Принципиальное отличие советской системы специального образования заключается в том, что формируется она при от­сутствии закона об образовании детей-инвалидов, вне диалога с общественными движениями и родителями, при запрещении филантропической деятельности и единственном источнике финансирования — госбюджете, т. е. в логике тоталитарного государства. Такой видится картина на удалении в 80 летсо­временники оценивали положение дел иначе: «Из одиночных, обособленных, полуфилантропических учреждений приютско­го типа, стоявших на задворках в общей системе народного образования, специальная школа превращается на наших гла­зах в массовую школу, вырабатывающую свой особый стиль, занимающую органическое место во всей системе социального воспитания, действительно готовящую своих воспитанников к трудовой и общественной жизни». Статья, опубликованная в 1928 г., выражает мнение ряда известных отечественных ис­следователей, знакомых с дореволюционной специальной шко­лой не понаслышке. Они полны оптимизма и уверены, что в ближайшее время перед всеми трудными детьми откроются двери в школу, одновременно понимая, что это будет не та школа, о которой они когда-то мечтали. По утверждению от­ветственного работника Наркомпроса В. Д. Иванова, «призна­ние социально полноценным всякого ребёнка, окружённого пролетарски направленной срёДой, есть основная черта совет­ской педагогики трудного детства, которая выгодно отличает её от взглядов на трудных детей не только в дореволюционной России, но и в современном Западе» [27, с. 31].

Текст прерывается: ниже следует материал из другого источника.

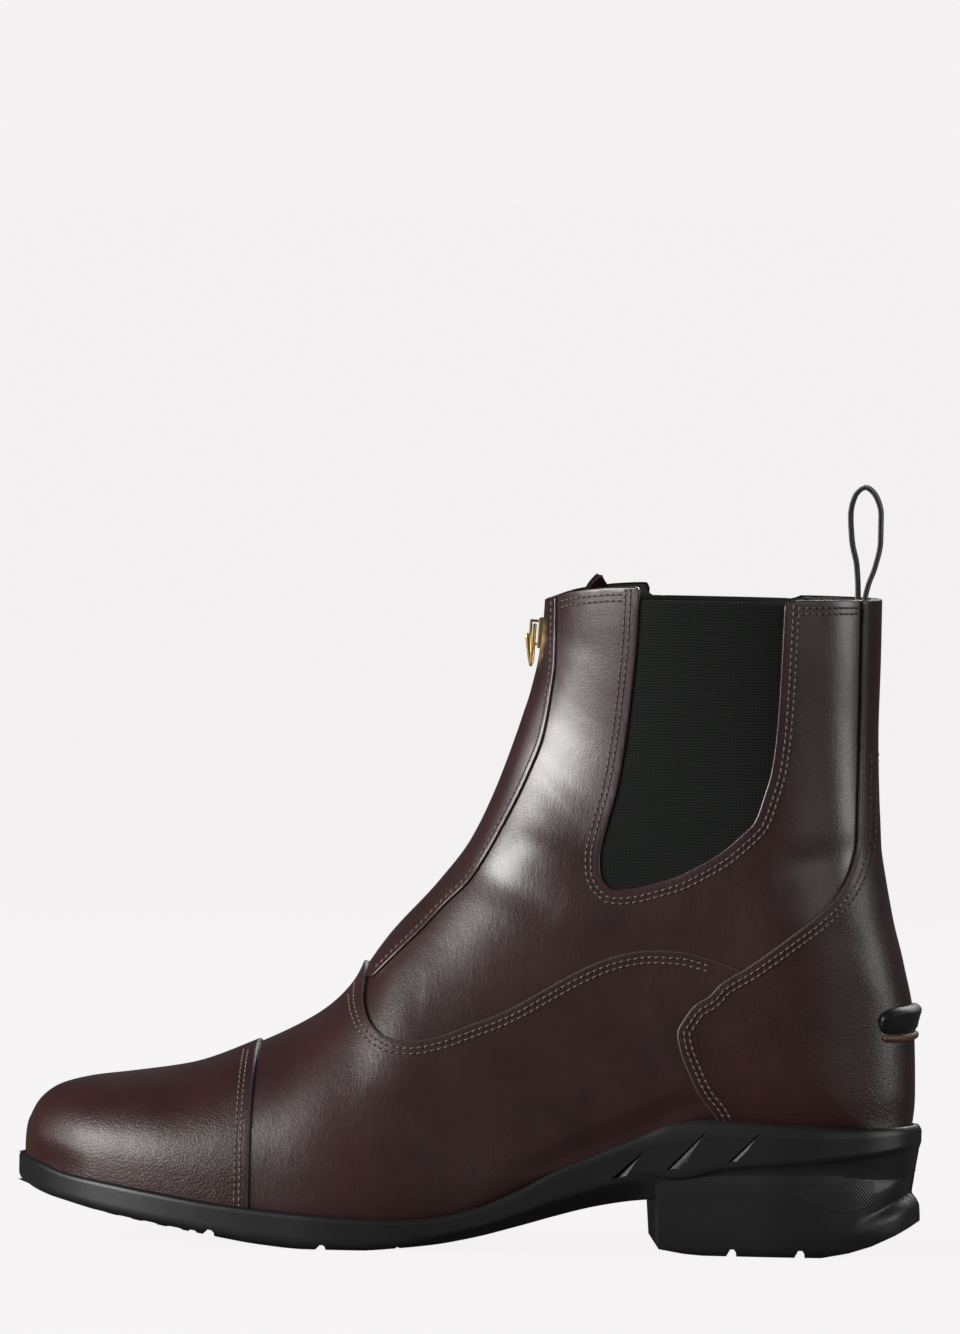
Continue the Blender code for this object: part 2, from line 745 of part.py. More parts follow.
def close_across(bm, ring):
    """Close a ring with strips that run across from the outer side to the inner side."""
    for i in range(len(ring) // 2):
        corners = (ring[i], ring[i + 1], ring[-(i + 1)], ring[-i])
        bm.faces.new(list(dict.fromkeys(corners)))


def at_back(shares):
    """How far places along the sole belong to its back, from 0 at its sides to 1."""
    return smooth([0, *BACK_BLEND, 1.001], [0, 0, 1, 1], shares)


def sole_unit():
    """The forepart, shank and heel seat of the sole, with its stepped side."""
    shares = (1 - np.cos(np.linspace(0, math.pi, OUTLINE_POINTS))) / 2
    edge = outline_ring(shares)
    shares = np.concatenate([shares, shares[-2:0:-1]])
    seat = smooth([0, *SEAT_BLEND, 1], [0, 0, 1, 1], shares)
    shank = smooth([0, *SHANK_BLEND, 1], [0, 0, 1, 1, 0, 0], shares)
    back = at_back(shares)
    lip = smooth(column(SIDE, 0), column(SIDE, 1), shares) * HEEL_HEIGHT
    tread = smooth(column(SIDE, 0), column(SIDE, 2), shares) * HEEL_HEIGHT
    levels = []
    for height, fore_inset, shank_inset, side_inset, back_inset in SIDE_STEPS:
        front = fore_inset * (1 - shank) + shank_inset * shank
        rear = side_inset * (1 - back) + back_inset * back
        inset = (front * (1 - seat) + rear * seat) * STEP_DEPTH
        levels.append(np.column_stack([moved_in(edge, inset), tread + height * (lip - tread)]))
    bm, rings = stacked(levels)
    for ring in (rings[0], rings[-1]):
        close_across(bm, ring)
    return make_object("unit", bm)


def heel_block():
    """The heel under the seat, with its waist, bevelled back and skewed breast."""
    quarter = np.sin(np.linspace(0, math.pi / 2, HEEL_POINTS))
    front = BREAST_ALONG - HEEL_START
    shares = front + (1 - front) * quarter
    edge = outline_ring(shares)
    back = at_back(np.concatenate([shares, shares[-2:0:-1]]))
    levels = []
    for height, side_inset, back_inset in HEEL_STEPS:
        ring = moved_in(edge, (side_inset * (1 - back) + back_inset * back) * STEP_DEPTH)
        levels.append([(x, y, height * HEEL_HEIGHT) for x, y in ring])
    bm, rings = stacked(levels)
    for ring in (rings[0], rings[-1]):
        bm.faces.new(ring)
    bmesh.ops.triangulate(bm, faces=[face for face in bm.faces if len(face.verts) > 4])
    heel = combine(make_object("heel", bm), breast_cutter(), "DIFFERENCE")
    line = [(along_x(a), h * HEEL_HEIGHT) for a, h in HEEL_TREAD]
    under = prism(line + [(line[-1][0], -FAR), (line[0][0], -FAR)])
    return combine(heel, under, "DIFFERENCE")


def breast_cutter():
    """Everything in front of the heel's breast, which lies further forward on the inner side."""
    half = BALL_WIDTH / 2
    outer_x = along_x(BREAST_ALONG) + BREAST_SKEW * (FAR - half) / half
    inner_x = along_x(BREAST_ALONG) - BREAST_SKEW * (FAR + half) / half
    corners = [(outer_x, -FAR), (inner_x, FAR), (-FAR, FAR), (-FAR, -FAR)]
    bm = bmesh.new()
    face = bm.faces.new([bm.verts.new((x, y, -HEEL_HEIGHT)) for x, y in corners])
    raised = bmesh.ops.extrude_face_region(bm, geom=[face])["geom"]
    top = [item for item in raised if isinstance(item, bmesh.types.BMVert)]
    bmesh.ops.translate(bm, verts=top, vec=(-BREAST_LEAN, 0, 2 * HEEL_HEIGHT))
    return make_object("breast", bm)


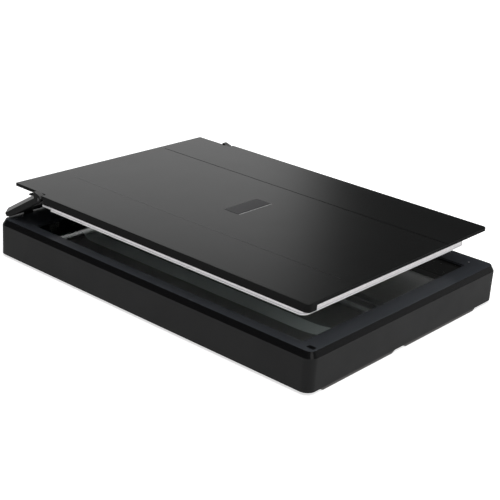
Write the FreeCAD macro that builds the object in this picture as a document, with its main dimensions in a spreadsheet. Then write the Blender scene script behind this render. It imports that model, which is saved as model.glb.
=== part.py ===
import FreeCAD, Part
import math
import os

import Sketcher

# A4 flatbed scanner with a double-hinged lid, shown with the lid raised level above the glass.
# Millimetres.  X runs across the base, Y from the front to the hinge, Z up.
# The origin is on the table under the middle of the base.

doc = FreeCAD.newDocument("FlatbedScanner")
os.makedirs("parts", exist_ok=True)

DIMENSIONS = {
    # base shell
    "base_width": 258.0,
    "base_length": 351.0,
    "wall_bottom": 2.5,
    "chamfer_foot": 29.6,
    "base_top": 34.3,
    "chamfer_run": 2.7,
    "base_corner": 8.0,
    "wall": 2.2,
    "deck_skin": 2.2,
    # window and glass
    "window_left": -116.8,
    "window_right": 104.2,
    "window_front": -157.9,
    "window_rear": 140.5,
    "rim_step": 0.6,
    "rim_ledge": 1.5,
    "glass_top": 33.1,
    "glass_thickness": 2.8,
    "glass_lap": 3.4,
    "glass_front": -163.0,
    "glass_rear": 145.5,
    "glass_play": 0.15,
    # tray under the base
    "tray_play": 0.15,
    "floor_top": 4.9,
    "rail_bottom": 0.4,
    "rail_depth": 6.6,
    "rail_slant": 4.0,
    "screw_left": -123.3,
    "screw_right": 122.6,
    "screw_reach": 158.0,
    "boss_radius": 3.1,
    # hinge
    "hinge_y": 172.0,
    "hinge_z": 38.0,
    "raise_angle": 32.0,
    "frame_top": 5.0,
    "frame_bottom": -3.3,
    "web_top": -0.4,
    "web_front": -28.0,
    "spine_front": -11.4,
    "arm_outer": 122.0,
    "arm_inner": 117.0,
    "arm_bevel": 3.3,
    "pivot_reach": -47.78,
    "pivot_drop": -0.85,
    "pivot_pin_radius": 1.5,
    "axle_radius": 1.5,
    "axle_play": 0.05,
    "slot_play": 0.25,
    "axle_slack": 2.0,
    "post_x": 100.0,
    "post_half": 4.0,
    # lid
    "lid_half": 122.0,
    "lid_front": -163.8,
    "lid_rear": 166.9,
    "lid_top": 67.0,
    "lid_plate": 2.8,
    "skirt_foot": 60.05,
    "skirt_wall": 2.2,
    "lid_corner": 4.0,
    "notch_front": 126.4,
    "rear_half": 116.6,
    "cheek_inner": 114.2,
    "cheek_rear": 136.5,
    "groove_x": 60.1,
    "groove_width": 0.9,
    "groove_depth": 0.6,
    # pad under the lid
    "mat_left": -115.4,
    "mat_right": 102.9,
    "mat_front": -155.2,
    "mat_rear": 137.0,
    "mat_foot": 53.0,
    "mat_top": 54.0,
    "mat_corner": 6.0,
    "card_foot": 63.4,
    # carriage and drive
    "home_y": -161.5,
    "carriage_left": -113.0,
    "carriage_right": 100.5,
    "carriage_half": 8.5,
    "frame_foot": 14.5,
    "frame_floor": 16.0,
    "frame_head": 24.0,
    "rod_x": 4.0,
    "rod_z": 10.0,
    "rod_radius": 3.0,
    "rod_front": -172.6,
    "rod_rear": 152.6,
    "belt_x": 22.0,
    "belt_pitch": 5.0,
    "belt_half": 0.6,
    "belt_foot": 7.2,
    "belt_head": 11.2,
    "idler_y": -166.6,
    "drive_y": 159.5,
    "motor_radius": 11.0,
}


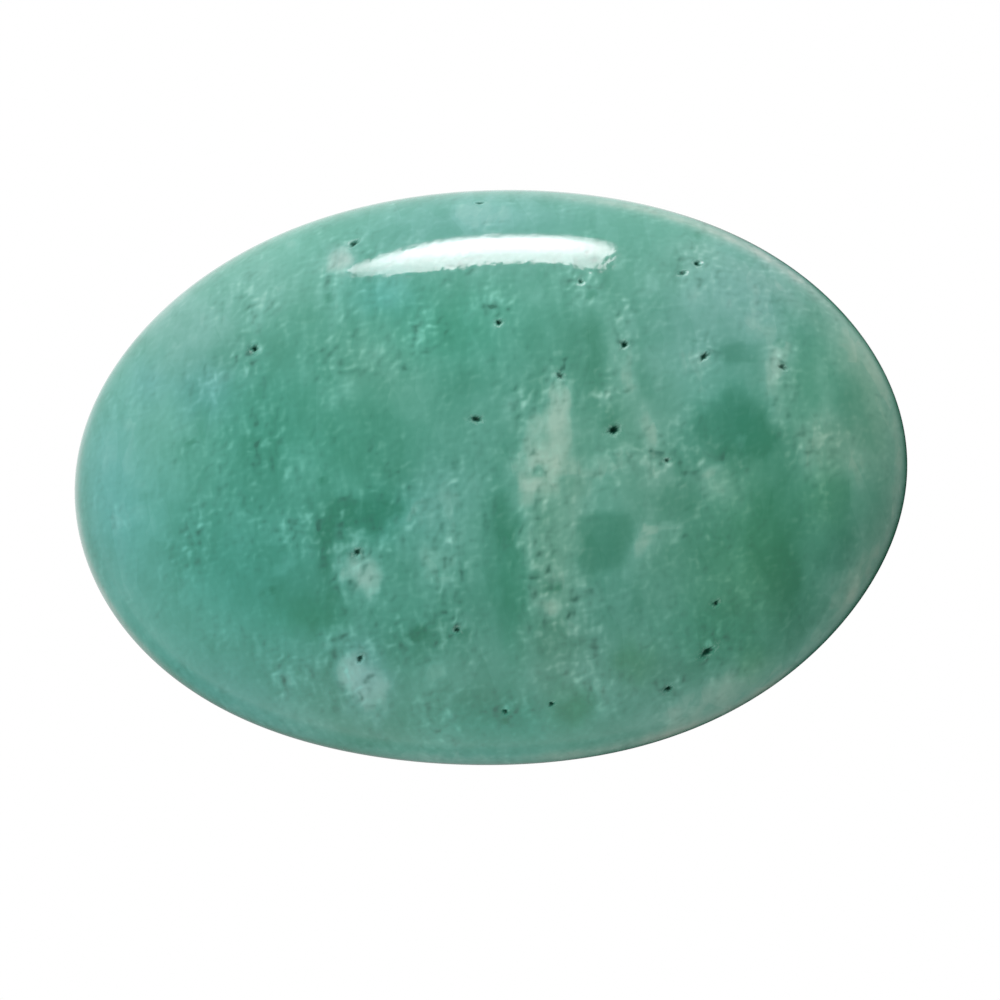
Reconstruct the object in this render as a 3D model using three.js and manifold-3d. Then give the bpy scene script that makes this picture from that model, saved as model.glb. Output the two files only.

\В завершающей фазе своего строительства отечественная система специального образования ориентировалась на единую трудовую школу, включала четыре типа учебных заведений: для детей с нарушением слуха, зрения, интеллекта и трудно­воспитуемых. Советская специальная школа не стала и не мог­ла стать преемницей российской дореволюционной школы. Декреты советского правительства коренным образом изме­нили не только содержание и организационные формы оте­чественного специального образования, но и саму его суть, философию, разрушили старый и заложили новый идеологи­ческий фундамент специальной школы.